Several survivors of the Hiroshima and Nagasaki nuclear bombings, which killed more than 220,000 people 72 years ago, attended the ceremony in the Oslo City Hall.
One of them, Setsuko Thurlow, received the Nobel on behalf of ICAN jointly with Fihn. Speaking to AFP ahead of the ceremony, Thurlow recalled the horrific aftermath of the first atomic bomb in Hiroshima on August 6, 1945, when she was 13 years old.
Thurlow described corpses lying on the ground, the injured and dying calling for help and the survivors looking like "a procession of ghosts".

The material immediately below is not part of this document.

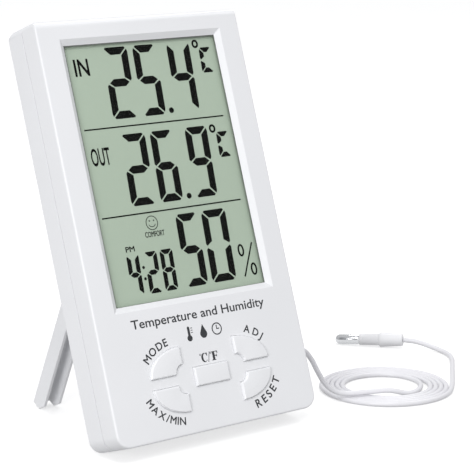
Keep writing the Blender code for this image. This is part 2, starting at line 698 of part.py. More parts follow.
def make_lead(case):
    grommet = [(1.7, 44.15), (1.7, 41.45), (2.8, 41.45), (2.8, 39.9), (1.15, 39.9), (1.15, 44.15),
               (1.7, 44.15)]
    turned("lead_grommet", grommet, "white_rubber", case, (0, SEAM_Y, LEAD_EXIT_Z),
           (0, math.pi / 2, 0))
    inner = [(39.5, SEAM_Y, 22), (37.8, SEAM_Y, 22.6), (36, 8.9, 25), (34.6, 8.7, 28.5)]
    tube("lead_inside", inner, 0.8, "lead_white", case, spacing=2.5)
    tube("lead_to_coil", LEAD_ROUTE, LEAD_RADIUS, "lead_white", spacing=4.5)
    ring = [(COIL_OUTER - 0.6, COIL_HEIGHT), (COIL_OUTER, COIL_HEIGHT / 2), (COIL_OUTER - 0.6, 0),
            (COIL_INNER + 0.6, 0), (COIL_INNER, COIL_HEIGHT / 2), (COIL_INNER + 0.6, COIL_HEIGHT),
            (COIL_OUTER - 0.6, COIL_HEIGHT)]
    turned("lead_coil", ring, "lead_white", None, (*COIL_CENTRE, 0), (0, 0, 0), 48)
    tube("lead_to_probe", TAIL_ROUTE, LEAD_RADIUS, "lead_white", spacing=4.5)


def make_probe():
    """Sleeve and steel tip in line, with +Z of their frame along the probe."""
    tilt = (math.pi / 2 + PROBE_DIP, 0, PROBE_HEADING + math.pi / 2)
    frame = empty("probe_frame", None, PROBE_COLLAR, tilt)
    sleeve = [(0, SLEEVE_END), (1.9, SLEEVE_END), (2.3, SLEEVE_END - 0.4), (2.4, 1.2),
              (COLLAR_RADIUS - 0.2, 0.9), (COLLAR_RADIUS, 0.6), (COLLAR_RADIUS, -0.6), (2.95, -0.9),
              (2.5, -8.6), (2.2, -8.8), (0, -8.8)]
    turned("probe_sleeve", sleeve, "lead_white", frame, (0, 0, 0), (0, 0, 0), 28)
    nose = [(TIP_RADIUS * math.sin(a), NOSE_CENTRE + TIP_RADIUS * math.cos(a))
            for a in (0.4, 0.8, 1.2, math.pi / 2)]
    tip_start = SLEEVE_END + CLEARANCE
    tip = [(0, NOSE_CENTRE + TIP_RADIUS), *nose, (TIP_RADIUS, tip_start), (0, tip_start)]
    turned("probe_tip", tip, "bright_steel", frame, (0, 0, 0), (0, 0, 0), 28)


clear_scene()
PARTS = new_collection(OBJECT_NAME)
CUTTERS = new_collection("cutters")
FINISHES = {
    "white_plastic": new_material("white_plastic", (0.87, 0.88, 0.9), 0.35),
    "clear_plastic": new_material("clear_plastic", (0.95, 0.97, 0.96), 0.05, transmission=1.0),
    "lcd_glass": new_material("lcd_glass", (0.42, 0.5, 0.41), 0.25),
    "rubber": new_material("rubber", (0.55, 0.56, 0.58), 0.7),
    "white_rubber": new_material("white_rubber", (0.85, 0.85, 0.86), 0.55),
    "lead_white": new_material("lead_white", (0.86, 0.86, 0.88), 0.4),
    "board_green": new_material("board_green", (0.05, 0.22, 0.1), 0.45),
    "black_resin": new_material("black_resin", (0.02, 0.02, 0.02), 0.4),
    "blue_plastic": new_material("blue_plastic", (0.1, 0.3, 0.6), 0.4),
    "bright_steel": new_material("bright_steel", (0.75, 0.76, 0.78), 0.2, metallic=1.0),
    "screw_steel": new_material("screw_steel", (0.6, 0.6, 0.62), 0.3, metallic=1.0),
    "cell_wrap": new_material("cell_wrap", (0.12, 0.3, 0.16), 0.3),
    "red_wire": new_material("red_wire", (0.6, 0.03, 0.03), 0.4),
    "black_wire": new_material("black_wire", (0.02, 0.02, 0.02), 0.4),
}
case_frame = empty("case_frame", None, (0, *lean(0, 0)), (-CASE_LEAN, 0, 0))
make_front_case(case_frame)
make_rear_case(case_frame)
make_screws(case_frame)
make_display(case_frame)
make_keys(case_frame)
make_board(case_frame)
make_battery(case_frame)
make_stand(case_frame)
make_lead(case_frame)
make_probe()
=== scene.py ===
"""Looks of the desk thermometer: shells, display, printing, keys, stand, lead and probe.

Lengths in the helpers are millimetres. Pieces on the case are drawn in the case frame, where X runs
across the width, Y from the front face (0) to the back and Z from the bottom edge to the top. The
frame's own record says where that is, and mesh points are stored in the row frame, in metres.
"""
import json
import math
from functools import partial

import bmesh
import bpy
from mathutils import Matrix, Vector


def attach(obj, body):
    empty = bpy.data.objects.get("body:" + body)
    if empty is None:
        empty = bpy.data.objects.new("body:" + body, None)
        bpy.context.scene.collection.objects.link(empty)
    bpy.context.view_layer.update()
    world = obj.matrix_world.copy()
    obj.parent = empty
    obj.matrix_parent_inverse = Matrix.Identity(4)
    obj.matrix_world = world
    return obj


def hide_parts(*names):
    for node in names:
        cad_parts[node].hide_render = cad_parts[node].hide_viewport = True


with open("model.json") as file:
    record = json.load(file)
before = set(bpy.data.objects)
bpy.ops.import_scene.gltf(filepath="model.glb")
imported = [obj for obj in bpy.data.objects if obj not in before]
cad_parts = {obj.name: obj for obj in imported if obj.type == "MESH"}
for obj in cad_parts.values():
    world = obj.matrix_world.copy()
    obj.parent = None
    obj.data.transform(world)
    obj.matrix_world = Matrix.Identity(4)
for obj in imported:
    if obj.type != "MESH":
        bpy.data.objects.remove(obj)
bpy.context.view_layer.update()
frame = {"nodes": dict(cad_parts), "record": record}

MM = 0.001
NODES = frame["nodes"]

# The case frame, from the mount on the back face: its point is (0, 18.8, 45) there
CASE_DEPTH = 18.8
CASE_HEIGHT = 150.0
BACK_MOUNT_Z = 45.0
BACK_MOUNT = next(m for m in frame["record"]["mounts"] if m["name"] == "back_face")
DEPTH_AXIS = Vector(BACK_MOUNT["axis"]).normalized()
HEIGHT_AXIS = Vector((1, 0, 0)).cross(DEPTH_AXIS)
CASE_ORIGIN = Vector(BACK_MOUNT["pos_m"]) / MM - CASE_DEPTH * DEPTH_AXIS - BACK_MOUNT_Z * HEIGHT_AXIS
CASE = Matrix.Translation(CASE_ORIGIN) @ Matrix((
    (1, DEPTH_AXIS.x, HEIGHT_AXIS.x, 0),
    (0, DEPTH_AXIS.y, HEIGHT_AXIS.y, 0),
    (0, DEPTH_AXIS.z, HEIGHT_AXIS.z, 0),
    (0, 0, 0, 1)))

# Camera: its place is in metres from the middle of the case's front face
FOCAL_LENGTH = 147.1
SENSOR_WIDTH = 36.0
CAMERA_OFFSET = (-0.3987, -0.5428, 0.1323)
CAMERA_TILT = 78.36
CAMERA_TURN = -38.02

# Light: the sky's brightness from straight down (0) to straight up (1), and the lamps, each with its
# place, target and width in metres and its power in watts
SKY = [(0.0, 0.35), (0.45, 0.5), (0.55, 0.65), (0.999, 0.8)]
SKY_TINT = (0.985, 0.99, 1.0)
LAMPS = [
    ("key_light", (-0.3, -0.55, 1.05), (0, 0, 0.07), 0.22, 2.9),
    ("side_light", (-0.97, -0.62, 0.4), (0, 0, 0.07), 0.5, 6.3),
    ("top_light", (0.7, 0.41, 0.95), (0, 0, 0.1), 0.4, 2.4),
]
FLOOR_REACH = 6.0
FLOOR_GLOW = 0.53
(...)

"The hair was standing up and they were all burned on the skin and their flesh was hanging from their bones," she said.
Although the number of nuclear weapons has dropped since the end of the Cold War, there are still around 15,000 atomic bombs on earth.
"Listen to our testimony. Heed our warning. And know that your actions are consequential," Thurlow said during her speech at the ceremony, referring to the leaders of nuclear-armed nations.
At a separate ceremony in Stockholm on Sunday, Sweden's King Carl XVI Gustaf handed over the Nobel prizes in literature, physics, chemistry, medicine and economics.
Each prize consists of a diploma, a gold medal and a cheque for nine million Swedish kroner (£791,000).
FULL LIST OF THIS YEAR'S NOBEL PRIZE WINNERS
The Nobel Prize in Physics 2017: One half the the Physics prize was awarded to American physicist Rainer Weiss, and the other half jointly to American experimental physicist Barry Barish and American theoretical physicist Kip S. Thorne, "for decisive contributions to the LIGO detector and the observation of gravitational waves".
The Nobel Prize in Chemistry 2017: The Nobel Prize in Chemistry 2017 was awarded to Swiss biophysicist Jacques Dubochet, German-born American biophysicist Joachim Frank and Scottish molecular biologist and biophysicist Richard Henderson, "for developing cryo-electron microscopy for the high-resolution structure determination of biomolecules in solution".
The Nobel Prize in Physiology or Medicine 2017: The Nobel Prize in Physiology or Medicine 2017 was awarded jointly to American geneticist and chronobiologist Jeffrey C. Hall, American geneticist and chronobiologist Michael Rosbash and American biologist and geneticist Michael W. Young, "for their discoveries of molecular mechanisms controlling the circadian rhythm".
The Nobel Prize in Literature 2017: The Nobel Prize in Literature 2017 was awarded to novelist, screenwriter, and short story writer Kazuo Ishiguro, "who, in novels of great emotional force, has uncovered the abyss beneath our illusory sense of connection with the world".
The Nobel Peace Prize 2017: The Nobel Peace Prize 2017 was awarded to International Campaign to Abolish Nuclear Weapons (ICAN) "for its work to draw attention to the catastrophic humanitarian consequences of any use of nuclear weapons and for its ground-breaking efforts to achieve a treaty-based prohibition of such weapons".
The Sveriges Riksbank Prize in Economic Sciences in Memory of Alfred Nobel 2017 The Sveriges Riksbank Prize in Economic Sciences in Memory of Alfred Nobel 2017 was awarded to Richard H. Thaler, "for his contributions to behavioural economics".